A Multiscale Topological Framework for Phenotypic Profiling of the Oropharyngeal Carcinoma Microenvironment
Abstract
Purpose
Standardizing the assessment of the Tumor Microenvironment (TME) is critical for personalizing therapy in Head and Neck Squamous Cell Carcinoma (HNSCC). As part of a larger multiomics effort to discover multiscale biomarkers, we developed a mathematical framework to quantify the topological grammar of three distinctive TME habitats (immune, tumor, and stroma) and identify the architectural constraints that define the HNSCC phenotypic profile.
Methods
We integrated CD45+ and PanCK+ spatial distributions to construct global cellular graphs across a cohort of HNSCC patients. The Hausdorff distance (dH) was employed to measure topological similarity between habitats, identifying which architectural rules are conserved or decoupled. The sensitivity and directionality of these shifts were further validated using Mann-Whitney U tests and Cliff’s Delta effect size analysis, providing a non-parametric and multi-scale description of tissue organization.
Results
Analysis of the oropharyngeal carcinoma (OPC) microenvironment demonstrated significant architectural divergence. Clustering deviation and correlation variance (dH > 0.93) were the primary axes of structural decoupling, particularly at the immune-stroma interface.
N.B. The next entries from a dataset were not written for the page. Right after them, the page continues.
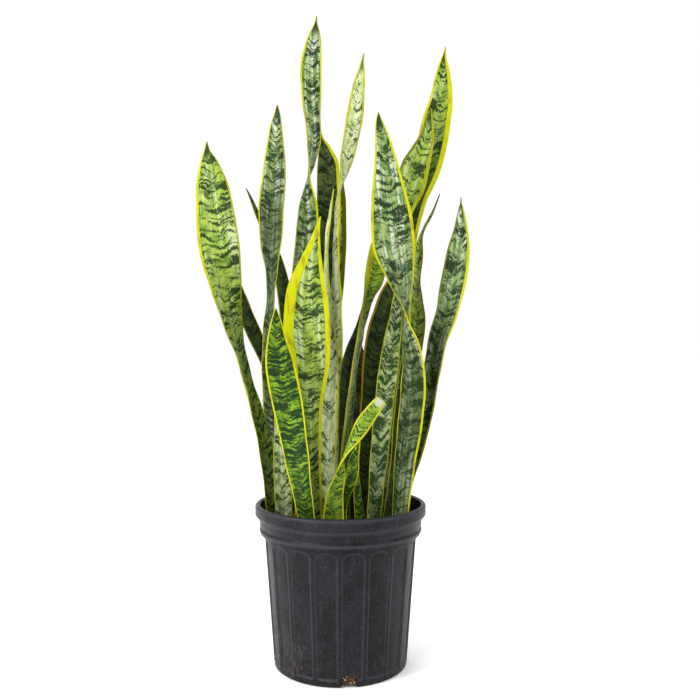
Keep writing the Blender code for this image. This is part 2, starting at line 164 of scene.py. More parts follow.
# One leaf to a key: how far back its foot stands (the front is -Y), how far back the tip leans from
# there, and its stations up from the mix, all in millimetres. A station is height, place to the right,
# width, and the turn of the face about the vertical in degrees: 0 faces the front, and a growing turn
# brings the left margin forwards. AWL is the width at a pointed tip.
AWL = 1.6
LEAVES = {
    "leaf_far_left": (-12, -39, (
        (0, -99, 28, 52), (110, -112, 34, 60), (235, -143, 40, 78), (300, -159, 46, 60),
        (357, -168, 52, 36), (413, -176, 59, 10), (485, -183, 51, 0), (533, -189, 25, 0),
        (548, -191, 9, 0), (560, -191, AWL, 0),
    )),
    "leaf_left_behind": (46, -3, (
        (0, -86, 22, 30), (80, -92, 25, 30), (170, -101, 26, 38), (228, -112, 27, 50),
        (261, -124, 27, 45), (293, -138, 26, 32), (327, -152, 24, 22), (357, -161, 17, 10),
        (391, -168, 8, 0), (411, -170, AWL, 0),
    )),
    "leaf_tall_left": (12, -34, (
        (0, -95, 26, -28), (128, -100, 31, -32), (212, -105, 34, -40), (285, -107, 36, -58),
        (348, -103, 36, -65), (378, -102, 37, -56), (412, -103, 38, -34), (463, -103, 39, -10),
        (523, -98, 35, 0), (567, -96, 25, 0), (591, -95, 18, 0), (611, -93, 8, 0), (622, -93, AWL, 0),
    )),
    "leaf_left_inner": (58, 22, (
        (0, -62, 22, 20), (180, -70, 24, 20), (290, -83, 24, 18), (355, -91, 23, 14),
        (396, -100, 19, 10), (437, -114, 14, 8), (479, -134, 8, 0), (503, -144, 5, 0), (520, -152, AWL, 0),
    )),
    "leaf_front_short": (-72, -31, (
        (0, -42, 23, -20), (74, -54, 31, -16), (112, -60, 37, -14), (150, -66, 40, -12),
        (194, -74, 43, -2), (237, -82, 41, 5), (286, -87, 22, 5), (304, -87, 13, 5), (319, -87, AWL, 0),
    )),
    "leaf_front_broad": (-44, -14, (
        (0, -38, 25, 20), (108, -44, 33, 20), (147, -46, 38, 19), (186, -47, 44, 16), (242, -45, 59, 8),
        (291, -48, 67, 0), (338, -48, 60, 0), (390, -41, 31, 0), (415, -36, 16, 0), (436, -32, 7, 0),
        (452, -28, AWL, 0),
    )),
    "leaf_left_low": (-45, -10, (
        (0, -81, 24, 25), (90, -83, 27, 15), (153, -81, 28, 10), (198, -80, 24, 0), (233, -80, 13, 0),
        (259, -81, AWL, 0),
    )),
    "leaf_centre_edge_on": (-11, -5, (
        (0, -13, 30, -28), (105, -17, 32, -36), (188, -15, 37, -42), (244, -13, 38, -52),
        (289, -15, 38, -62), (333, -17, 37, -74), (395, -21, 32, -78), (432, -19, 25, -76),
        (466, -15, 16, -74), (486, -12, 7, -70), (500, -10, AWL, -60),
    )),
    "leaf_tallest": (22, 3, (
        (0, -52, 28, 150), (186, -51, 36, 152), (338, -57, 42, 160), (386, -55, 42, 165),
        (443, -51, 38, 165), (473, -51, 34, 158), (503, -51, 32, 126), (532, -48, 31, 92),
        (553, -45, 31, 68), (584, -42, 31, 50), (638, -45, 32, 30), (687, -46, 33, 8), (729, -42, 25, 0),
        (752, -39, 13, 0), (763, -38, 4, 0), (773, -37, AWL, 0),
    )),
    "leaf_centre_dark": (68, 27, (
        (0, -30, 30, 0), (180, -29, 34, 0), (341, -24, 40, 0), (439, -22, 41, 0), (495, -20, 39, 0),
        (556, -21, 36, 0), (586, -27, 21, 0), (605, -33, 8, 0), (619, -34, AWL, 0),
    )),
    "leaf_upper_centre": (44, 11, (
        (0, -8, 24, 150), (182, -10, 28, 148), (338, -9, 28, 130), (407, -9, 27, 112),
        (449, -8, 27, 110), (489, -6, 27, 104), (523, 0, 28, 82), (540, 4, 28, 62), (564, 9, 28, 44),
        (619, 20, 28, 22), (676, 28, 19, 12), (701, 32, 10, 8), (717, 34, 4, 0), (727, 36, AWL, 0),
    )),
    "leaf_back_olive": (90, 18, (
        (0, -6, 26, 0), (180, -13, 30, 8), (303, -17, 34, 24), (393, -13, 38, 12), (434, -12, 40, 6),
        (480, -8, 32, 0), (507, -4, 23, 0), (533, -1, 10, 0), (550, 1, AWL, 0),
    )),
    "leaf_right_broad": (-58, -36, (
        (0, 82, 23, 150), (98, 90, 33, 150), (163, 98, 40, 148), (200, 101, 42, 143),
        (229, 102, 43, 136), (255, 99, 45, 124), (278, 96, 47, 110), (299, 92, 49, 95),
        (322, 91, 52, 74), (344, 87, 56, 57), (371, 82, 59, 40), (408, 75, 61, 10), (443, 72, 58, 0),
        (479, 68, 48, 0), (519, 64, 33, 0), (558, 58, 19, 0), (577, 54, 10, 0), (589, 53, AWL, 0),
    )),
    "leaf_top_right": (26, 31, (
        (0, 86, 22, 20), (96, 96, 24, 25), (187, 99, 26, 35), (300, 97, 30, 50), (400, 99, 36, 40),
        (455, 104, 39, 25), (497, 113, 42, 12), (547, 132, 47, 2), (584, 142, 47, 0), (619, 149, 44, 0),
        (656, 157, 35, 0), (699, 160, 21, 0), (717, 161, 10, 0), (729, 163, 4, 0), (738, 164, AWL, 0),
    )),
    "leaf_right_inner_tall": (-1, 0, (
        (0, 75, 32, -16), (188, 88, 36, -20), (300, 88, 33, -34), (411, 87, 36, -25),
        (456, 87, 38, -22), (480, 93, 41, -14), (510, 105, 45, 0), (533, 111, 43, 0), (558, 121, 33, 0),
        (585, 130, 20, 0), (608, 133, 10, 0), (623, 135, AWL, 0),
    )),
    "leaf_far_right": (-24, -14, (
        (0, 92, 22, -42), (56, 96, 25, -45), (109, 108, 29, -32), (149, 118, 32, -35),
        (190, 128, 34, -48), (243, 137, 37, -53), (271, 142, 39, -50), (321, 157, 40, -40),
        (351, 163, 39, -28), (400, 171, 34, -10), (443, 175, 18, 0), (466, 175, 8, 0), (475, 175, 3, 0),
        (483, 175, AWL, 0),
    )),
    "leaf_right_slim": (50, 16, (
        (0, 88, 20, -10), (90, 98, 22, -16), (182, 110, 24, -20), (255, 115, 26, -24),
        (309, 120, 27, -22), (342, 119, 27, -48), (364, 119, 26, -66), (404, 121, 23, -48),
        (437, 125, 12, -50), (453, 131, 7, -45), (474, 142, 5, -40), (508, 156, AWL, 0),
    )),
    "leaf_centre_twisted": (-28, -6, (
        (0, 3, 24, 42), (72, 5, 26, 46), (126, 8, 28, 58), (179, 13, 30, 70), (256, 23, 32, 78),
        (307, 33, 32, 71), (327, 37, 32, 65), (345, 42, 32, 52), (362, 48, 32, 30), (386, 52, 31, 20),
        (407, 54, 25, 12), (429, 56, 14, 0), (457, 55, AWL, 0),
    )),
    "leaf_centre_shaded": (22, 3, (
        (0, 6, 23, -30), (185, 9, 27, -32), (234, 12, 28, -30), (260, 19, 26, -28), (283, 26, 20, -26),
        (304, 31, 13, -20), (330, 34, AWL, 0),
    )),
    "leaf_right_shaded": (-16, -6, (
        (0, 33, 26, 20), (100, 38, 28, 20), (210, 45, 32, 20), (243, 48, 35, 20), (271, 53, 38, 20),
        (296, 59, 39, 20), (319, 66, 38, 20), (340, 71, 32, 20), (360, 77, 21, 18), (382, 81, 10, 10),
        (402, 83, AWL, 0),
    )),
    "leaf_right_banded": (-50, 8, (
        (0, 45, 22, 30), (83, 52, 27, 27), (123, 56, 30, 25), (190, 63, 31, 25), (243, 70, 32, 25),
        (271, 74, 29, 28), (299, 78, 24, 28), (321, 81, 19, 24), (341, 82, 10, 10), (366, 84, AWL, 0),
    )),
    "leaf_right_narrow": (-32, -2, (
        (0, 67, 20, 25), (58, 75, 20, 30), (93, 79, 20, 35), (131, 82, 21, 38), (178, 86, 21, 35),
        (211, 89, 16, 30), (236, 90, 8, 10), (259, 92, AWL, 0),
    )),
    "leaf_front_cut": (-84, -20, (
        (0, -9, 29, 18), (33, -10, 30, 20), (60, -8, 27, 24), (84, -2, 22, 40), (103, 2, 19, 68),
        (117, 7, 17, 95), (130, 14, 17, 128), (142, 21, 19, 150), (160, 32, 22, 165), (180, 46, 19, 172),
        (194, 57, 15, 176),
    )),
    "leaf_front_small": (-60, 1, (
        (0, 0, 19, 30), (31, 1, 21, 55), (51, 6, 23, 55), (69, 12, 24, 45), (88, 17, 22, 34),
        (108, 20, 15, 20), (123, 25, 7, 0), (136, 28, AWL, 0),
    )),
    "leaf_sprout_right": (-49, 0, (
        (0, 28, 14, 20), (26, 27, 15, 20), (49, 25, 13, 20), (75, 24, 8, 10), (101, 24, AWL, 0),
    )),
    "leaf_sprout_left": (-60, -3, (
        (0, -60, 11, 30), (20, -60, 11, 25), (38, -60, 7, 15), (58, -60, AWL, 0),
    )),
    "leaf_low_behind": (4, 4, (
        (0, 18, 24, 20), (113, 19, 26, 20), (136, 20, 24, 20), (172, 21, 19, 10), (187, 24, 10, 0),
        (199, 27, AWL, 0),
    )),
    "leaf_mid_behind": (46, 14, (
        (0, 30, 24, 10), (140, 32, 29, 10), (201, 35, 32, 8), (224, 34, 27, 0), (247, 32, 15, 0),
        (270, 32, AWL, 0),
    )),
}

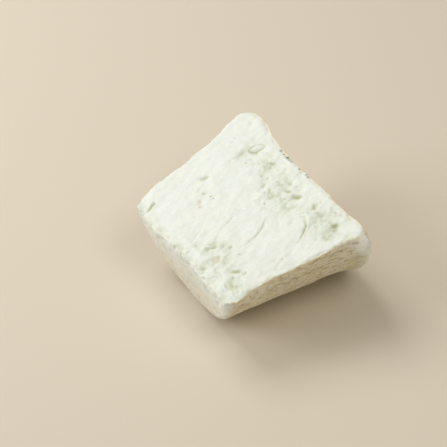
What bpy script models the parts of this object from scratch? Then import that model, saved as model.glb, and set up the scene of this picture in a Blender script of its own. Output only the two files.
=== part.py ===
"""Half of a pressed, salted ricotta wheel, lying on its curved side with the cut face up.

The wheel was drained in a tapered basket, so it is a blunt cone. It is worked out here in the
mould's own frame: X across the cut, Y out of the cut face, Z from the wide end to the narrow end.
It is then laid down so that the lowest line of the curved side is level.
"""

import math

import bmesh
import bpy
from mathutils import Matrix, Vector, noise

MM = 0.001

# The whole wheel
BASE_RADIUS = 97.5 * MM
TOP_RADIUS = 74.0 * MM
HEIGHT = 130.0 * MM
BASE_ROUND = 9.0 * MM
TOP_ROUND = 4.0 * MM

# The knife passed a little below the axis
CUT_BELOW_AXIS = 9.5 * MM

# The wide end's lip stands out from the cone, more on the right, and fades where the cheese
# lies on it
LIP_FLARE_LEFT = 1.5 * MM
LIP_FLARE_RIGHT = 4.3 * MM
LIP_LENGTH = 40.0 * MM
LIP_FADE_FROM = 0.86
LIP_FADE_TO = 0.99

# The cut's right corner at the wide end is broken back, and the lip bulges out below it
CORNER_BREAK = 8.0 * MM
CORNER_BREAK_FROM = 4.0 * MM
CORNER_BREAK_LENGTH = 38.0 * MM
CORNER_BREAK_DOWN = 5.0 * MM
CORNER_BREAK_SLOPE = 0.5
LIP_BULGE = 2.5 * MM
LIP_BULGE_DOWN = 13.0 * MM
LIP_BULGE_SIZE = 9.0 * MM
LIP_BULGE_FROM = 8.0 * MM
LIP_BULGE_LENGTH = 26.0 * MM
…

Conversely, central node dominance (dH < 0.2) was globally conserved across habitats, reflecting tissue characteristics that remain invariant despite metabolic or phenotypic heterogeneity. Cliff’s Delta values characterized the tumor parenchyma as exhibiting a state of topological dominance, with significant increases in high betweenness (delta = 0.79) and node dominance (delta = 0.46) relative to the stroma.
Conclusion
These findings suggest the Hausdorff metric can operate as a robust, observer-independent metric for characterizing the architectural landscape of the HNSCC tumor microenvironment. By identifying structural divergence or invariance in tissue organization, this framework can provide a quantitative bridge between mesoscale pathomics and macro-scale radiomics - offering a rigorous methodology for the discovery of structural biomarkers that may identify patients at risk of treatment failure. Ultimately, this topological approach supports the transition toward more precise, spatially-informed therapeutic strategies in HNSCC.